Museum-goers enter several rooms that explode with works created during the 1920s, portraying prostitutes and war amputees who had been reduced to begging on the streets.

“Brutally honest” portraits of life during the ’20s focused on women. At right, Dix exorcised his war demons by creating without colour. Photos courtesy of the Musée des Beaux Arts

“His portraits show a brutally honest depiction of life at the time, especially the women, who are revealed in all of their humanity,” Grace says.
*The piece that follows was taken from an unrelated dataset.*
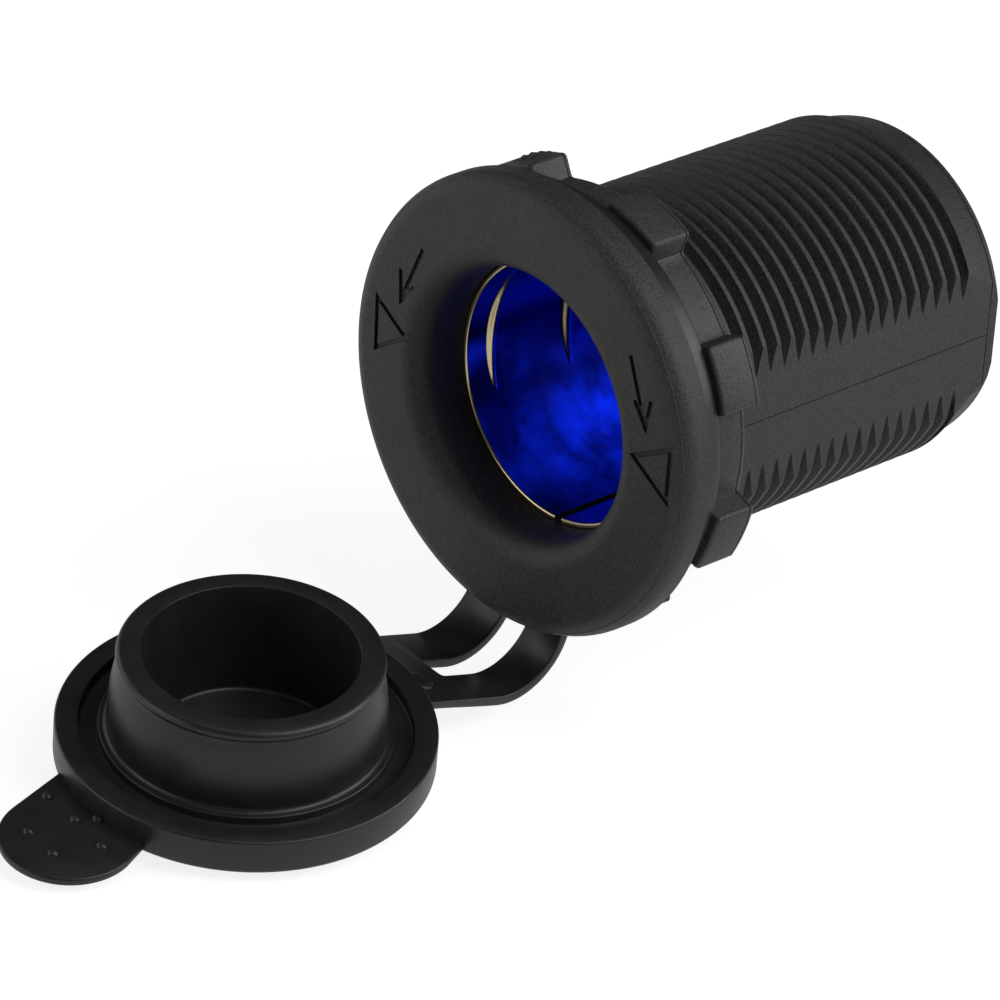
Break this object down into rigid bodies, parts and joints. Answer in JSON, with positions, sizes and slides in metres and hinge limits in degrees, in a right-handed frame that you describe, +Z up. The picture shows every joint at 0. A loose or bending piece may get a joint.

Although Dix’s work focused mainly on street life in Germany, especially Berlin, he is also known for commissioned portraits. “Our museum has a special link with Dix’s work,” Grace says; one of the commissioned portraits is part of the museum’s permanent collection. The portrait of Dix’s lawyer, Hugo Simons, was commissioned by Simons after he defended Dix in a case in which the artist was refused payment by a patron (Simons pleaded on the ground of artistic expression, and won). As the Nazis came into power in the ’30s, Simons, who was Jewish, fled with his family to Canada.

“Among the few possessions he fled with was this portrait,” Grace says.

Viewers are then transported into a completely different world, Dix’s landscapes, painted during the time his family moved to the German countryside because of the Nazi regime.

“Many of Dix’s most important works were destroyed by the Nazis because they were considered degenerate,” Grace says. Dix was fired from his teaching post at the Dresden Academy.

Despite the seemingly harmless impression the landscapes initially have on its viewers, there is a deeper, more disturbing atmosphere that reflected Dix’s criticism of the Nazi regime.

The final portion of the exhibition focuses on Dix’s personal life, displaying the many letters he exchanged with Simons, as well as photographs of the painter with his family and children. Dix’s family immigrated to Canada during the Second World War, and upon arrival attempted to salvage many of his works.

But Dix did not immigrate, saying: “I have a stable full of paintings, how could I flee with all those works?”

Among his violent images, one of the final paintings in the exhibition is a family portrait. It is the only one that depicts humanity with tenderness and warmth.

“I felt like the terrifying world illustrated by Otto Dix was actually more beautiful and purer than the world in which we live,” Signer says.

The Otto Dix exhibition ends January 2.